I'm thinking about a game--somewhat 'old', and only a demo as far as I played it: It concerns itself with an egyptian civilization, much like a strategic civilization game. It was isometric, and you built your civilization by making 'huts' which grew based on their connections to 'civil services' and other goods that you grab from the environment around you. It was somewhat pixel-ish, and the last mission of the demo needed you to make some kind of monument (I couldn't do it because of balancing both the flood plains food needs, getting paper across the darn river for my schools, finding out how to make boats that won't die to sudden 2 invaders kicking my boats, and getting my populace happy to do anything).

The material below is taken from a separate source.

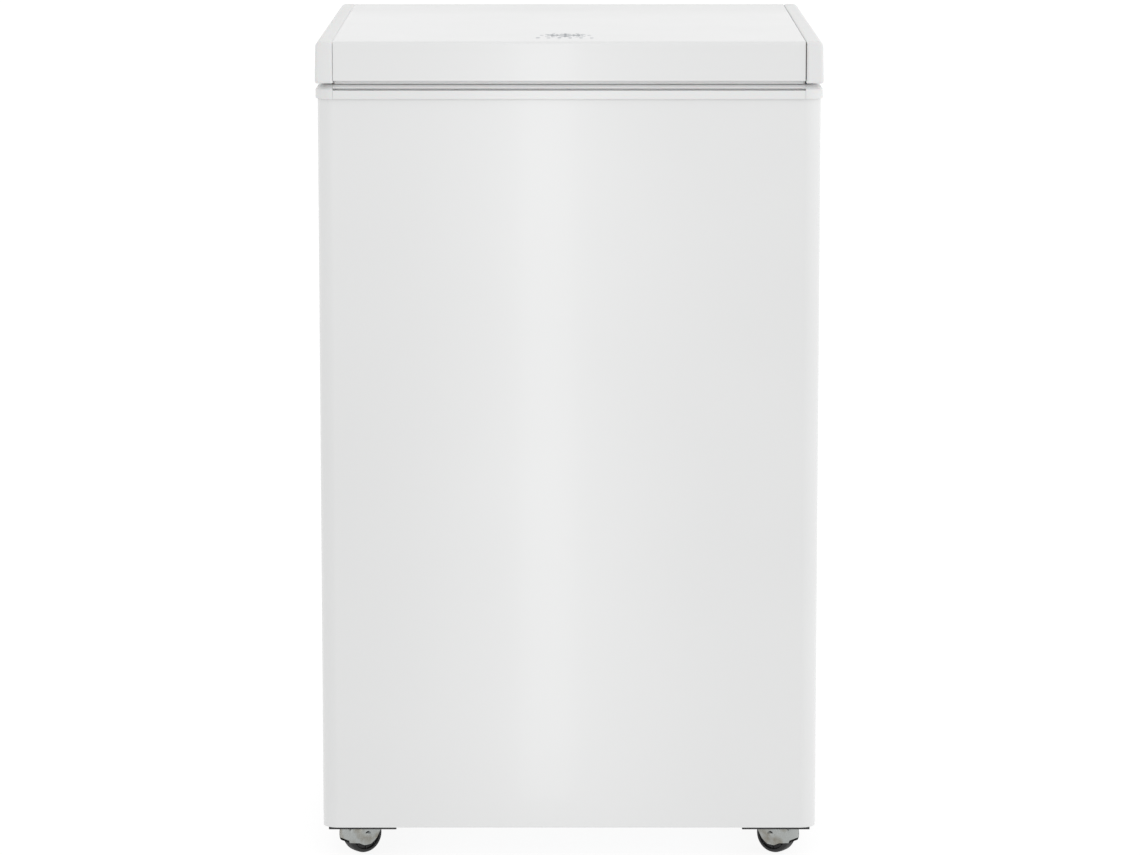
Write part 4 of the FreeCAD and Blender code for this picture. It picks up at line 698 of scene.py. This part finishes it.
def lid_lip(plastic):
    """Lip that hangs from the flange of the inner panel, close inside the lid's edge."""
    half = box("lid_inner_panel")[1].x - 1.5
    front, back = -266.0, 252.0
    flange = box("lid_skin")[0].z + 0.75
    foot = box("rim_front")[1].z + 0.5
    section = rounded([(0, flange), (0, foot), (-1.8, foot), (-2.2, flange)], [0.3, 0.6, 0.6, 0.3], 4)
    shape = bmesh.new()
    ring(shape, section, mouth_path(half, front, back, 4.0, 8))
    finish_piece("lid_liner_lip", shape, "lid", plastic, [])


def lid_gasket(rubber):
    """Soft seal with a ribbed bulb, held in the lid's channel by its dart."""
    low, high = box("lid_gasket")
    flange = box("lid_skin")[0].z + 0.7
    width = 14.0
    half = high.x - width / 2
    front, back = low.y + width / 2, high.y - width / 2
    ribs = [(-6.4, 0.7), (-5.2, 0.25), (-4.0, 0.9), (-2.6, 0.1), (0.0, 0.0), (2.6, 0.1), (4.0, 0.9),
            (5.2, 0.25), (6.4, 0.7)]
    section = [(out, low.z + up) for out, up in ribs]
    section += [(7.0, low.z + 1.3), (6.6, flange - 0.1), (2.4, flange - 0.1), (1.6, flange + 4.5),
                (0.0, flange + 4.9), (-1.6, flange + 4.5), (-2.4, flange - 0.1), (-6.6, flange - 0.1),
                (-7.0, low.z + 1.3)]
    shape = bmesh.new()
    ring(shape, section, mouth_path(half, front, back, 9.0, 8))
    finish_piece("lid_seal", shape, "lid", rubber, ["lid_gasket"], 50)


def lid_badge(ink):
    """Generic frost mark: six branched arms, a ring of dots, and a row of short bars under it."""
    low, high = box("lid_badge")
    middle = (low + high) / 2
    deck, thick = low.z, 0.15
    shape = bmesh.new()

    def stroke(x, y, angle, length, width):
        """A bar with round ends that starts at a place and runs along an angle."""
        half, cap = width / 2, 5
        outline = []
        for end, turned in ((length, -90), (0, 90)):
            outline += [(end + half * math.cos(math.radians(turned + 180 * k / cap)),
                         half * math.sin(math.radians(turned + 180 * k / cap))) for k in range(cap + 1)]
        turn = Matrix.Rotation(angle, 2)
        outline = [turn @ Vector(point) + Vector((x, y)) for point in outline]
        prism(shape, outline, deck, deck + thick, lambda a, b, up: (a, b, up))

    centre = Vector((middle.x, middle.y + 6))
    for arm in range(6):
        angle = math.radians(30 + 60 * arm)
        along = Vector((math.cos(angle), math.sin(angle)))
        stroke(*(centre + along * 2.5), angle, 20.0, 2.4)
        for branch, reach in ((9.0, 7.0), (15.0, 5.0)):
            for turned in (-50, 50):
                stroke(*(centre + along * branch), angle + math.radians(turned), reach, 1.5)
        dot = centre + Vector((math.cos(angle + math.pi / 6), math.sin(angle + math.pi / 6))) * 24
        stroke(*dot, angle, 0.6, 3.2)
    for number, length in enumerate((7, 4, 9, 5, 6, 4)):
        stroke(middle.x - 28 + 11 * number, middle.y - 30, math.pi / 2, length, 3.6)
    finish_piece("frost_mark", shape, "lid", ink, ["lid_badge"], 50)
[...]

THere were certain buildings like a well where you have a dude get water from, and he somehow walks over in your roads to the buildings and...somehow that puts out fires and gives the inhabitants water, your residential buildings can 'conglomerate' into a bigger building if they exist in a 2x2 square together, there's some kind of police force I think that helps, and the market can hire market-kids to help deliveries--I never found out how to work this efficiently because I was busy worrying about flood plains and 'oh wow seasonal harvests!'. I also worshipped the Goddess Bast, in that demo.
Then I forgot the name of the game and whether any full-er version can be played. :I As far as I know, there was no direct control over people, but control over the pathing and such. Oh and you can adjust taxes.